Tick CLI for tracking your time

Angry clock eats person

I use tick to track all my time using tmux sessions. But tick can be used without tmux, node or any other dependency. The tick CLI is written in Rust.

Info Description
Project Build Status Project build status for Tick CLI
Installation Installing Tick CLI.
Motivation Why use Tick CLI?
Commands Using Tick CLI.
Inspiration Everything is a remix, including Tick CLI.
Contributing Contribute to Tick CLI.
License License for Tick CLI.

Installation

To install Tick, you can either compile it from source or download the binary from the releases page for the release you want and the platform you need.

Supported platforms

Tick has been used daily by me on different platforms such as macOS, Ubuntu, and Arch. While it hasn't been tested on other platforms such as Windows, patches are welcome to add tests for this.

Dependencies

Tick leverages SQlite 3+ as a database. Make sure you have sqlite3 installed on your machine. This ships with macOS and can usually be installed with a package manager on your platform of choice.

Compiling Tick from source

The steps are pretty straight-forward as long as you are within the realm of Tier 1 support for the Rust compiler.

# Clone the repository.
>_ git clone https://github.com/rogeruiz/tick.git

>_ cd tick

# Setup your Tock configuration file
>_ mkdir -p ~/.config/tick
>_ echo "database_path: ~/.config/tick/main.db" > "${_}/config.yaml"

# Build the release.
>_ cargo build --release

# Install in your path.
>_ cp ./target/release/tick /usr/local/bin/tick

Motivation

I track my time a lot while using the terminal using a wrapper around tmux. The wrapper I have is a shell script called tux. While the wrapper works great, it depends on clocker and node to handle time tracking.

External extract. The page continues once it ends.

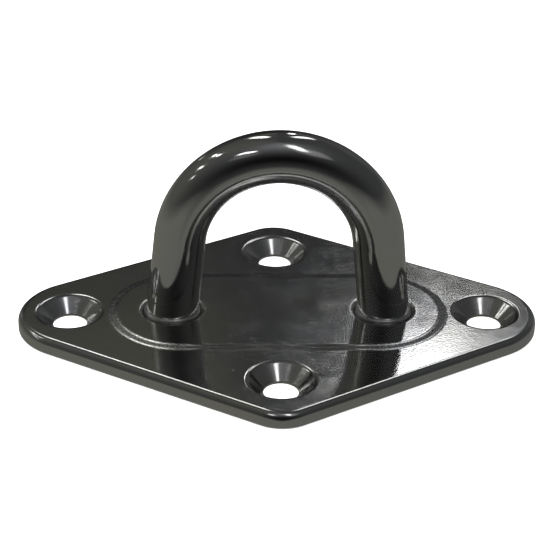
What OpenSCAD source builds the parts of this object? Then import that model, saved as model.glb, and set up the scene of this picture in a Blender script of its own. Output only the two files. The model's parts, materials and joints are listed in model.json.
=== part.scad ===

The main motivation around writing this was to remove the node and clocker dependencies from tux along with adding customizable exporting mechanisms. Tracking your time can be hard enough, so Tick tries making it a lot easier.

Commands

Run tick --help to see all the available commands you can use. Below is an example workflow of how you would use Tick.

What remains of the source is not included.